La menace s’invite dans la négociation. Après son examen au Sénat, le budget de la sécurité sociale sera débattu la semaine prochaine lors d’une commission mixte paritaire réunissant députés et sénateurs. Cette instance sera chargée de trouver un compromis sur le texte promis au 49.3 lors de son ultime passage à l’Assemblée. Gabriel Attal envisage de rendre cette CMP “non conclusive” si aucun accord n’était trouvé d’ici là sur les charges. La voix de la représentante du groupe, Stéphanie Rist, y sera en effet décisive. Il compte soumettre cette stratégie au vote des députés EPR mardi 26 novembre. “Nous sommes dans notre rôle, défend le député de Moselle Ludovic Mendes. Il est hors de question de créer une explosion du chômage dans le pays.” Michel Barnier est un homme raide. Autour du Savoyard, on juge la tactique peu adaptée à la personnalité du Premier ministre. Du genre à le braquer un peu plus. Avant même l’épisode, le ministre du Budget Laurent Saint-Martin avait averti un député : si on veut amadouer le Premier ministre, il ne faut surtout pas le griffer. Tout recul de sa part deviendrait alors un aveu de faiblesse.

“Le 49.3 protégera ce compromis de la CMP”

Menace sincère ? Coup de pression d’usage ? Matignon n’exclut pas un échec de la CMP, et promet déjà d’en faire porter la responsabilité à l’ex-majorité présidentielle. Il serait en revanche préjudiciable au gouvernement, qui tente de donner une teinte démocratique à l’inévitable passage en force. “Le 49.3 protégera ce compromis de la CMP”, assurait une ministre en début de semaine. A défaut de compromis, l’article serait déshabillé de cette vertu.

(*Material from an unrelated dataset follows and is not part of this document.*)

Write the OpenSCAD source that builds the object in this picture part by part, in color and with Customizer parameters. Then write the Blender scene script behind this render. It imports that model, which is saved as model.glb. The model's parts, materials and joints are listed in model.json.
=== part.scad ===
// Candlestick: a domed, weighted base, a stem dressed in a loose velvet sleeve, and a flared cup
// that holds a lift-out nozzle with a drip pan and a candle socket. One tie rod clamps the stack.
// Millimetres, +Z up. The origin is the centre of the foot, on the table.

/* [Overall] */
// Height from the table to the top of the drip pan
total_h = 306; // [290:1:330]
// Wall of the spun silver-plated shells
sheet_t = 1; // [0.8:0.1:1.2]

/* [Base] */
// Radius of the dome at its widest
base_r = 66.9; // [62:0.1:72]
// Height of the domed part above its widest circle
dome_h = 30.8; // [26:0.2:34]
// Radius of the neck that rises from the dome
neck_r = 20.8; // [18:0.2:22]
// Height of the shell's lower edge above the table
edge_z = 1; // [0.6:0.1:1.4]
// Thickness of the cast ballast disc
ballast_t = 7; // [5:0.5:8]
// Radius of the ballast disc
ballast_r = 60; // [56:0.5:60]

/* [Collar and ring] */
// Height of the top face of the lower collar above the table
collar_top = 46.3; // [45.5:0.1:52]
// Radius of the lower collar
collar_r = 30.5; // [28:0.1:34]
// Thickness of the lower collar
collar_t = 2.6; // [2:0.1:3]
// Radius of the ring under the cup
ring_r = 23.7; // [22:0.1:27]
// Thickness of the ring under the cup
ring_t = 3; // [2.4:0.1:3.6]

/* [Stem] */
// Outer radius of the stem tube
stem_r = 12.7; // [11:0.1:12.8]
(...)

L’épisode dit tout de la fragile coalition gouvernementale, mélange de verticalité et faiblesse. Cet attelage, bâti dans l’urgence, ne repose sur aucun projet négocié par les forces politiques. Les ministres sont tenus d’appliquer une feuille de route fixée par Michel Barnier, comme aux grandes heures de la majorité absolue. Mais ils ont en parallèle une liberté d’expression inédite, fruit de la situation politique. Ne portent-ils pas la voix de groupes parlementaires indispensables à la réussite de l’aventure ? Ainsi, Michel Barnier n’exerce pas d’autorité nette sur ses troupes. L’ancien président Nicolas Sarkozy juge en privé que le négociateur du Brexit devrait parfois sévir, quitte à faire tomber une tête. Il n’est pas dit qu’il puisse se payer ce luxe.